Scripts that build objects
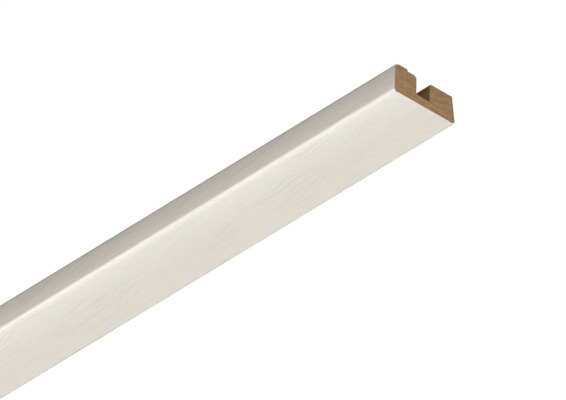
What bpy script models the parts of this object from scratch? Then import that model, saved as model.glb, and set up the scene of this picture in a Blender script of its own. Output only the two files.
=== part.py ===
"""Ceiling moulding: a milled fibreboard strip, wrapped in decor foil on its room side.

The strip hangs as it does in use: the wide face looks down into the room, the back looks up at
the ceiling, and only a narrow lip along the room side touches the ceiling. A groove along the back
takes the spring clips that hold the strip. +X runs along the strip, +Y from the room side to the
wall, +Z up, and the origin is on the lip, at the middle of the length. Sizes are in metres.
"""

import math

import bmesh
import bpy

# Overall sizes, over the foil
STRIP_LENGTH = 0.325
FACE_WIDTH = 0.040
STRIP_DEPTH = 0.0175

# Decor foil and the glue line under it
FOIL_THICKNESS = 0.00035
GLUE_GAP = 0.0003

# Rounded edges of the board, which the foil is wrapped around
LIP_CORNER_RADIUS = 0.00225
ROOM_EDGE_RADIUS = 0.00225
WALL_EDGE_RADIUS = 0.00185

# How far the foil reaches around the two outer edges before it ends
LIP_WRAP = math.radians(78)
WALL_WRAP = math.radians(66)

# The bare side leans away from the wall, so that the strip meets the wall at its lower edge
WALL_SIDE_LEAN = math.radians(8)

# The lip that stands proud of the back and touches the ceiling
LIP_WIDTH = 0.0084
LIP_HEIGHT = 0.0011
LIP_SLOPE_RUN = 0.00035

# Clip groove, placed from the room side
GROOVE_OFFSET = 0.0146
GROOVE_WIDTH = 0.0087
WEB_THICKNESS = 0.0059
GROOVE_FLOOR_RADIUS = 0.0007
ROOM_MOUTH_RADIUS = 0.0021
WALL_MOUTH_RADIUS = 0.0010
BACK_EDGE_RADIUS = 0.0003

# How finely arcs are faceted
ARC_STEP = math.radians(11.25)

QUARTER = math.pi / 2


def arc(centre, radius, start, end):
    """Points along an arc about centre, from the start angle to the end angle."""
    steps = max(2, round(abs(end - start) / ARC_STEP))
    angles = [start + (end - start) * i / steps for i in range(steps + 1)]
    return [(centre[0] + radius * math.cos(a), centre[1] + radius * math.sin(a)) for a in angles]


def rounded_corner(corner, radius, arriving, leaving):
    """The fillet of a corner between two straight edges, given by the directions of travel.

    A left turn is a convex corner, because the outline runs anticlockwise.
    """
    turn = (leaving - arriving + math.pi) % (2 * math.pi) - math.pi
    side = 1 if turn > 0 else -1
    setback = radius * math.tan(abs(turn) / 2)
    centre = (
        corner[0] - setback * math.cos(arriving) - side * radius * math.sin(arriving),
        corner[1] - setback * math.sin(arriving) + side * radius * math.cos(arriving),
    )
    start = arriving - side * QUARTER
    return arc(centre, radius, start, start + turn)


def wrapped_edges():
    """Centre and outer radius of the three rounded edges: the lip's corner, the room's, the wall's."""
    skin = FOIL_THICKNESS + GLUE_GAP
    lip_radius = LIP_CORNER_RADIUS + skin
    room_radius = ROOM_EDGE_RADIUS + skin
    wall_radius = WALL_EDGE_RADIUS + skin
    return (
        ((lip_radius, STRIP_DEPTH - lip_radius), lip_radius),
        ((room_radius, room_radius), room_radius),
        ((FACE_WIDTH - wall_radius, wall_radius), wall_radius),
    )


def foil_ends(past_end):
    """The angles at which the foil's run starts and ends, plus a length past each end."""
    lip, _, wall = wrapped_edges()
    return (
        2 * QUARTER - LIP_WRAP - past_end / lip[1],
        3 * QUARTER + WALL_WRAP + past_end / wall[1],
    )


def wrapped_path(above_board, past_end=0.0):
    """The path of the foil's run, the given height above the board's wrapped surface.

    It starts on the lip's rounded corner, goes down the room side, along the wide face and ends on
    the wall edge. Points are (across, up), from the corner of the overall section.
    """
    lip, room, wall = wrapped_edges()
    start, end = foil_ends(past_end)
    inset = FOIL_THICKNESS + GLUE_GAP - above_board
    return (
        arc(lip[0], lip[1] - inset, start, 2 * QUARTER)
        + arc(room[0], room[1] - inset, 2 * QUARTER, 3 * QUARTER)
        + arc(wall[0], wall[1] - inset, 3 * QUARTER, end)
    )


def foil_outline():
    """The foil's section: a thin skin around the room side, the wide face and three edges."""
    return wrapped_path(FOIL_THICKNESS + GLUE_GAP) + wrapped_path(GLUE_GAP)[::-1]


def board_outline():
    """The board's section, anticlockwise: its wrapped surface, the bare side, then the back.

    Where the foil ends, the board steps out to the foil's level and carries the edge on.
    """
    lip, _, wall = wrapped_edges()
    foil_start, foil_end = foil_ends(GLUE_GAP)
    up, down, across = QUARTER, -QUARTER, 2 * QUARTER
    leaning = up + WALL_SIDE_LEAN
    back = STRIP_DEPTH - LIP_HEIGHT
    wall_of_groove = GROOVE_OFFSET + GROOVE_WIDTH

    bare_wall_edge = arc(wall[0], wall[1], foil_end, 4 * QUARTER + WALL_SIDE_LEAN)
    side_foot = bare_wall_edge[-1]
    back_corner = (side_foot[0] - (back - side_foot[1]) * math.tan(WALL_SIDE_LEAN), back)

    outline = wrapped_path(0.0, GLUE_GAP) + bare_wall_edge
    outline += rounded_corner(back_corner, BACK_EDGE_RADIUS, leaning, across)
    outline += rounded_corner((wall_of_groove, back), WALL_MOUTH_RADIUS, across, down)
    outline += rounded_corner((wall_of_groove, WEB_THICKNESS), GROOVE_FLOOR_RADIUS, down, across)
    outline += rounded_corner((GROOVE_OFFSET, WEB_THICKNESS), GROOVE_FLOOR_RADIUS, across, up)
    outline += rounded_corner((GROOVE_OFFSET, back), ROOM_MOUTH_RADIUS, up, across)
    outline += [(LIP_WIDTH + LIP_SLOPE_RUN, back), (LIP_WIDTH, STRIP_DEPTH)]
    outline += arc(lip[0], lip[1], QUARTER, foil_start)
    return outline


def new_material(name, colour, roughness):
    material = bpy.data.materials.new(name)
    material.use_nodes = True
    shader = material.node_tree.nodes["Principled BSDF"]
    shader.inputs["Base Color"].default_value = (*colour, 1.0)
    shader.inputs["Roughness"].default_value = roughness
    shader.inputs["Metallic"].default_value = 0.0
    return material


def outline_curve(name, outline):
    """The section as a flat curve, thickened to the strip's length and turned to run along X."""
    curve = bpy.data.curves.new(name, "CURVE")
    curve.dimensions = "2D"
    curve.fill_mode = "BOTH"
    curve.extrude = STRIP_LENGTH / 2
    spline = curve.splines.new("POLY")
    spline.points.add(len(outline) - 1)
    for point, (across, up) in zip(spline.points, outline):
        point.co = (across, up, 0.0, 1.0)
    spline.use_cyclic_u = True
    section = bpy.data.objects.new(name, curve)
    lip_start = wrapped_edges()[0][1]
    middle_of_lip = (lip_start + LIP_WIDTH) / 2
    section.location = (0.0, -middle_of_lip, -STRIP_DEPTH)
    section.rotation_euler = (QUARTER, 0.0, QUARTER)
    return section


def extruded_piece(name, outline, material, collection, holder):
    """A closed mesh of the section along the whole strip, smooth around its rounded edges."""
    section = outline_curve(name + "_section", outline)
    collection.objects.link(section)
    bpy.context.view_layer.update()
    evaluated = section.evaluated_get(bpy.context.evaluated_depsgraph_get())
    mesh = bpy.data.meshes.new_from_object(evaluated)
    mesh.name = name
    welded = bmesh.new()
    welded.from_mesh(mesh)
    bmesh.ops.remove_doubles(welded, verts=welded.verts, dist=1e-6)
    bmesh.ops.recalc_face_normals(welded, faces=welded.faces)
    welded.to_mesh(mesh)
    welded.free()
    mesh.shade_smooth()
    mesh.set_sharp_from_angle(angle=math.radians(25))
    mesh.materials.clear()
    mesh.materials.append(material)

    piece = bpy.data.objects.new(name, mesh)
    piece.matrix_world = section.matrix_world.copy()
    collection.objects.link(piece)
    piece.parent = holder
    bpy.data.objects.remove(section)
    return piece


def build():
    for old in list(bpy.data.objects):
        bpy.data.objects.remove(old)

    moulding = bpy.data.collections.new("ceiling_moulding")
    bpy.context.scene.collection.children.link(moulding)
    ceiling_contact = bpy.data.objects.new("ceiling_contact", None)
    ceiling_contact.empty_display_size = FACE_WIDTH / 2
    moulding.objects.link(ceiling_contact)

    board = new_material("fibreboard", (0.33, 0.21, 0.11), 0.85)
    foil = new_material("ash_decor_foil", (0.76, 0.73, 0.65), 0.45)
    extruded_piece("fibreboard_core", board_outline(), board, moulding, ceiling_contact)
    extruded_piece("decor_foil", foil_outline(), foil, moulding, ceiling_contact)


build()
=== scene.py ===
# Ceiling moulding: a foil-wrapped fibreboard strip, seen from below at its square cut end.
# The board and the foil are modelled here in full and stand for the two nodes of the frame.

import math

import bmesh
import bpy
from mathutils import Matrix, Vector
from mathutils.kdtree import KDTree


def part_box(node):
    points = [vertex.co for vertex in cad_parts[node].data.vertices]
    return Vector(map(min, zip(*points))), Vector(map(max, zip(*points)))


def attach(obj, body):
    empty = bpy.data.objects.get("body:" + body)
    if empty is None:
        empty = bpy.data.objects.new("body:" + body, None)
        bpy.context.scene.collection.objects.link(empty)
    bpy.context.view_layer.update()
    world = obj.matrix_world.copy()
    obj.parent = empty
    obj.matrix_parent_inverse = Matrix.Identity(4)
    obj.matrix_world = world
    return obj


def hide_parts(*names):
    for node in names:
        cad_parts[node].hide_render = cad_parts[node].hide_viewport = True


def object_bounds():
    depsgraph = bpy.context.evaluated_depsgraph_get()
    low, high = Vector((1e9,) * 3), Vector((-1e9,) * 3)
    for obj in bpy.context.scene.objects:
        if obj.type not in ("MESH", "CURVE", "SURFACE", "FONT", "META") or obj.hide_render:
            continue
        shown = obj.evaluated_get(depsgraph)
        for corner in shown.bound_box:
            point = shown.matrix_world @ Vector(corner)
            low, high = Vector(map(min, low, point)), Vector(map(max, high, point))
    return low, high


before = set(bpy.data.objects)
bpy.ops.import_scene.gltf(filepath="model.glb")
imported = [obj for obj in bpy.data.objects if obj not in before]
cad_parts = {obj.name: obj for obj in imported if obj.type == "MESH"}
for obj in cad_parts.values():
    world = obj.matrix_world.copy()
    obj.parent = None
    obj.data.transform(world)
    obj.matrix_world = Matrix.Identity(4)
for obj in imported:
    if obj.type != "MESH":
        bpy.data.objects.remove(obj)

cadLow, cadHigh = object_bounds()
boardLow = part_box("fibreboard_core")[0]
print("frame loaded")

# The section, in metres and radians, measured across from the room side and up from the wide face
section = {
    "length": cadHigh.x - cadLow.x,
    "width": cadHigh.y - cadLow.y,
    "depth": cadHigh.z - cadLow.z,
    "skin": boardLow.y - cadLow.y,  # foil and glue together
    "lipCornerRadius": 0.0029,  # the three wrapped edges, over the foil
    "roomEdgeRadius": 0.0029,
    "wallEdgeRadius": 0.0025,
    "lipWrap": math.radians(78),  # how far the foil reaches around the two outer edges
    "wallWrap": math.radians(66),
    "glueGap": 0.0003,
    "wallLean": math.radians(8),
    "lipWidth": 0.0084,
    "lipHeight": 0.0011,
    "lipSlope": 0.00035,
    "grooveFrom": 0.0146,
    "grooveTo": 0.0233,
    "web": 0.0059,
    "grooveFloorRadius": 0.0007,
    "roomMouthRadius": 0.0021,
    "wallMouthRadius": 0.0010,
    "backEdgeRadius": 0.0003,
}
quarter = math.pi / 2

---

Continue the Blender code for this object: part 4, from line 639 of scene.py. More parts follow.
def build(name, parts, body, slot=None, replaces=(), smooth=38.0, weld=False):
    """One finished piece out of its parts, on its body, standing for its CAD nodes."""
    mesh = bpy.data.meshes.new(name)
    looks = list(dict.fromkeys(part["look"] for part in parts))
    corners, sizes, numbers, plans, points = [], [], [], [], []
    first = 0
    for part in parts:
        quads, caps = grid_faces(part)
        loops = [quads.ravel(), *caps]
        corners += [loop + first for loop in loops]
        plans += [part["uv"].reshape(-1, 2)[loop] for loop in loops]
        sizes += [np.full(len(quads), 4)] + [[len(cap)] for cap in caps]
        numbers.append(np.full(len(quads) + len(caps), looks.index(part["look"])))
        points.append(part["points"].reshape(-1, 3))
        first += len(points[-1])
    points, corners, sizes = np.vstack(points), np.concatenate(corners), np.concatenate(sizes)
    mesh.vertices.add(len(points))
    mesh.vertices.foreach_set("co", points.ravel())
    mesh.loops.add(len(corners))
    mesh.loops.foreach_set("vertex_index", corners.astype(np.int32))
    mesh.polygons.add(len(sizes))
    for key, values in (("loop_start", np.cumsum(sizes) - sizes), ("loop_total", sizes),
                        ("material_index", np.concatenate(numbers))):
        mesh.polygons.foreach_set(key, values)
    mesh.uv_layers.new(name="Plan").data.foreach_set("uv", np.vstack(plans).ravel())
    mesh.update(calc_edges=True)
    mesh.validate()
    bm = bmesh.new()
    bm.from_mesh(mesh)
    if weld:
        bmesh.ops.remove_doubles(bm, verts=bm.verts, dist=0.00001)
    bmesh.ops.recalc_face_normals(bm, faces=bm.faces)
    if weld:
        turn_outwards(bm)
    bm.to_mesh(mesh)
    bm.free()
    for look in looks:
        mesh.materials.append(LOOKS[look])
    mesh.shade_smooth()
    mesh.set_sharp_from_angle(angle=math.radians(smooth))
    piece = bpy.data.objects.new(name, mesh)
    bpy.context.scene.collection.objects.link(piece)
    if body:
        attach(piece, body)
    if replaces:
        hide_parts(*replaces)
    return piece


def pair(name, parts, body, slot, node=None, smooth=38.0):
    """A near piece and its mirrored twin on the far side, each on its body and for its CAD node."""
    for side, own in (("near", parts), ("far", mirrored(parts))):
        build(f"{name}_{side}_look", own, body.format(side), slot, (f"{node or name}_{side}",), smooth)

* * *

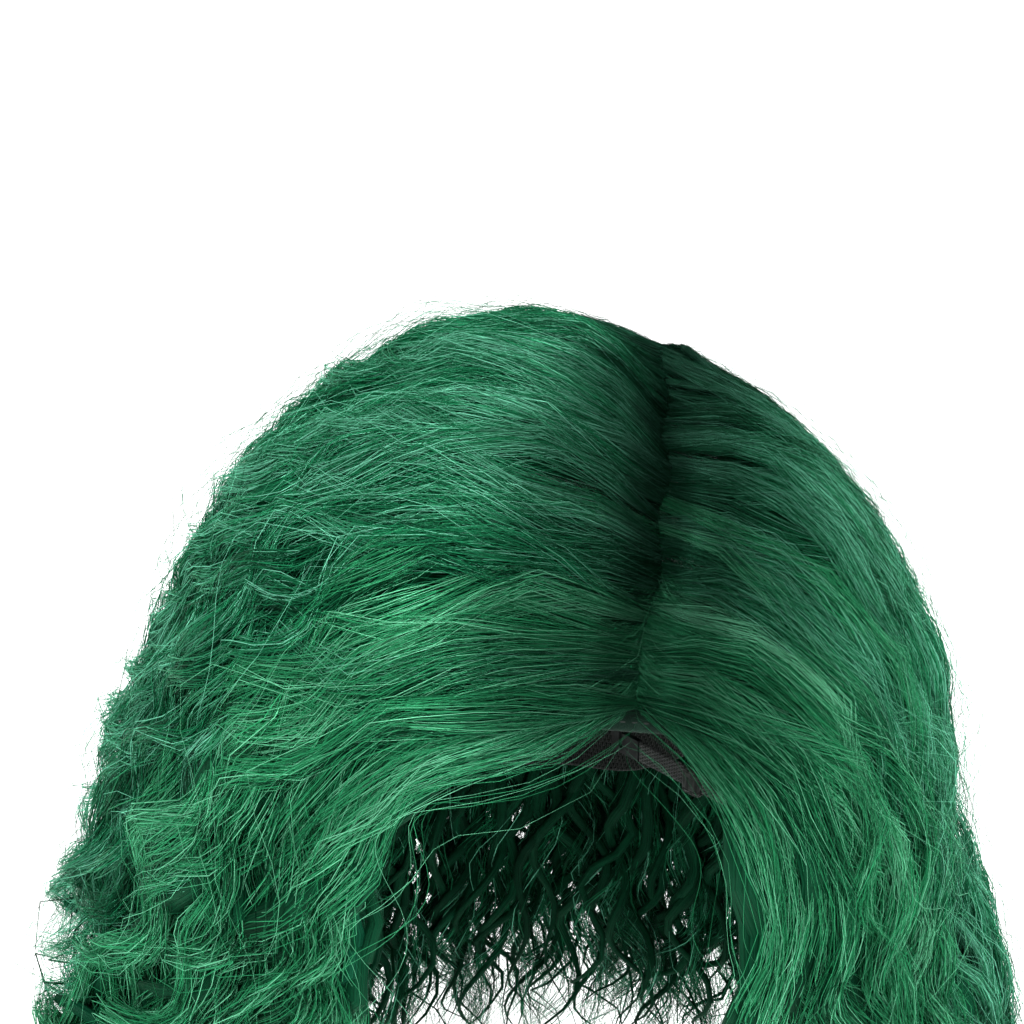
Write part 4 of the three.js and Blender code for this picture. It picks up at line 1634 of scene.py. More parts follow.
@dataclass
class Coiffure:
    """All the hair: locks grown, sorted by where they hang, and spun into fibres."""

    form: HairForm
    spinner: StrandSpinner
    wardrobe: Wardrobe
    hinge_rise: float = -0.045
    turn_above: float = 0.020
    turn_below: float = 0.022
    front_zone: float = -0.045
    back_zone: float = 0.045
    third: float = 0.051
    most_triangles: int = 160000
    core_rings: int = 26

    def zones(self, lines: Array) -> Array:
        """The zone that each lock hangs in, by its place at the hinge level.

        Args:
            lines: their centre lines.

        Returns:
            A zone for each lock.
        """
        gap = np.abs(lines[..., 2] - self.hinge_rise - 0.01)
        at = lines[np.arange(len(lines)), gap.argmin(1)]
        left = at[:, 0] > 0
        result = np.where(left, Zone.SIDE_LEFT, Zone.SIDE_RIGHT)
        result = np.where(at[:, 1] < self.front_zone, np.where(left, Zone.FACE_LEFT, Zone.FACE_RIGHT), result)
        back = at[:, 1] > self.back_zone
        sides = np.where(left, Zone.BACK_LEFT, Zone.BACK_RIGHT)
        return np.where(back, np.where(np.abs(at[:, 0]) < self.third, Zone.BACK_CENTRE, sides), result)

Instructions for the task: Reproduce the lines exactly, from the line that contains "What bpy script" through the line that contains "WALL_EDGE_RADIUS = 0.00185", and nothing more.

Right answer:
What bpy script models the parts of this object from scratch? Then import that model, saved as model.glb, and set up the scene of this picture in a Blender script of its own. Output only the two files.
=== part.py ===
"""Ceiling moulding: a milled fibreboard strip, wrapped in decor foil on its room side.

The strip hangs as it does in use: the wide face looks down into the room, the back looks up at
the ceiling, and only a narrow lip along the room side touches the ceiling. A groove along the back
takes the spring clips that hold the strip. +X runs along the strip, +Y from the room side to the
wall, +Z up, and the origin is on the lip, at the middle of the length. Sizes are in metres.
"""

import math

import bmesh
import bpy

# Overall sizes, over the foil
STRIP_LENGTH = 0.325
FACE_WIDTH = 0.040
STRIP_DEPTH = 0.0175

# Decor foil and the glue line under it
FOIL_THICKNESS = 0.00035
GLUE_GAP = 0.0003

# Rounded edges of the board, which the foil is wrapped around
LIP_CORNER_RADIUS = 0.00225
ROOM_EDGE_RADIUS = 0.00225
WALL_EDGE_RADIUS = 0.00185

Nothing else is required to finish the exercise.